Jeremiah opens a door to the heart of the divine. And here’s what we find there—steadfast love, justice, and righteousness. And what a gift for us! What an awesome gift and an awesome responsibility! So let this be our time, this week, for self-examination. How am I doing with my neighbors, with my enemies and adversaries? And how am I doing in my relationship with God? Am I serious about turning my country toward compassion and a vision of shared prosperity? In these things I delight. Says the Lord. In these things I delight. How about us?
You know how we’ve got that great energy every week—when we get into it singing GLORY, GLORY, HALLELUJAH WHEN I LAY MY BURDEN DOWN? Next week I want that to be the most radical, the most political, the most decisive moment in worship here.
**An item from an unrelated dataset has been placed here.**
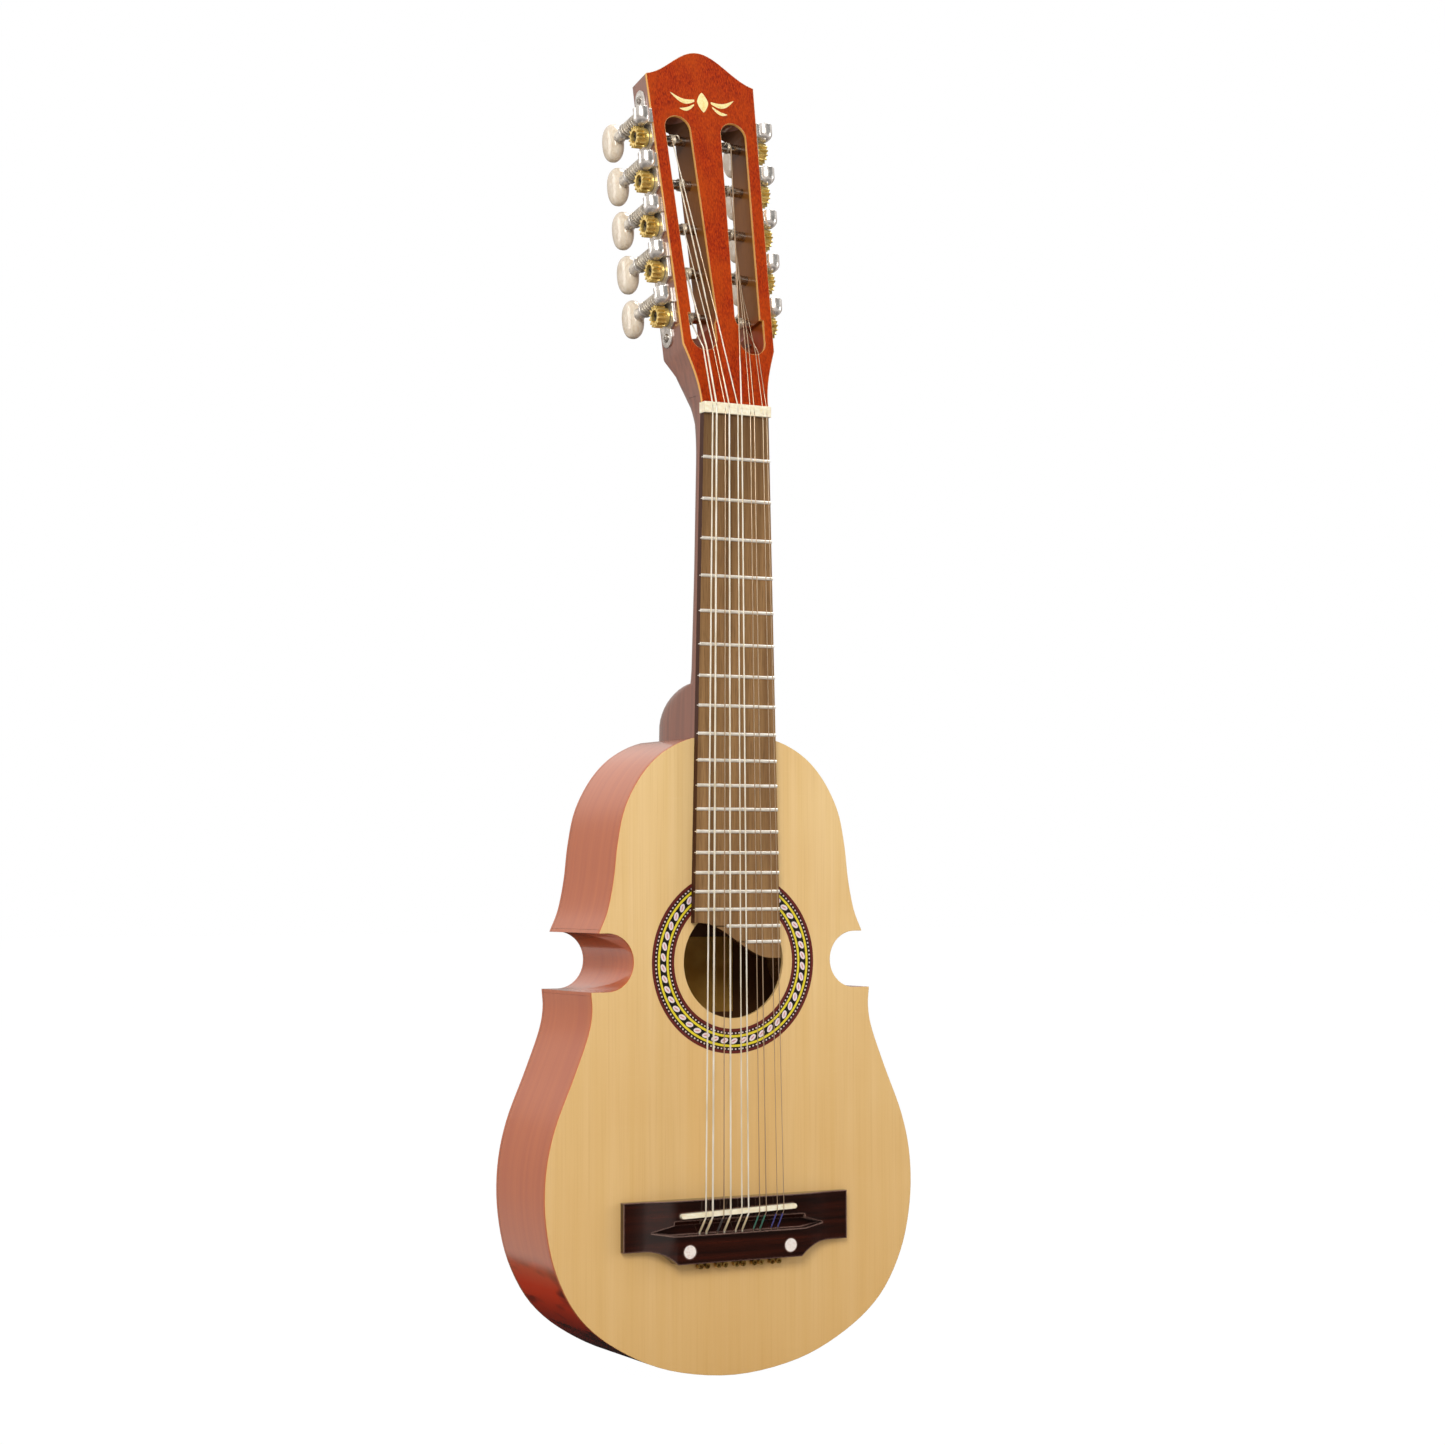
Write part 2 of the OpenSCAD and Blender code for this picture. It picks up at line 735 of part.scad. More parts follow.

Let those who ‘hallel’ ‘hallel’ in God: in God’s grace and God’s mercy and God’s steadfast love and God’s justice. Let those who sing HALLELUJAH mean HALLELUJAH! No more boasting for us in violence and might. No more boasting for us in warfare and wealth.
There is a way by which we turn again toward the light. There is a way by which we return again to God. Steadfast love, justice and righteousness.
So let this be a week for self-examination, for reflection, for choice. Let those who ‘hallel’ ‘hallel’ in God. Let those who sing HALLELUJAH mean HALLELUJAH!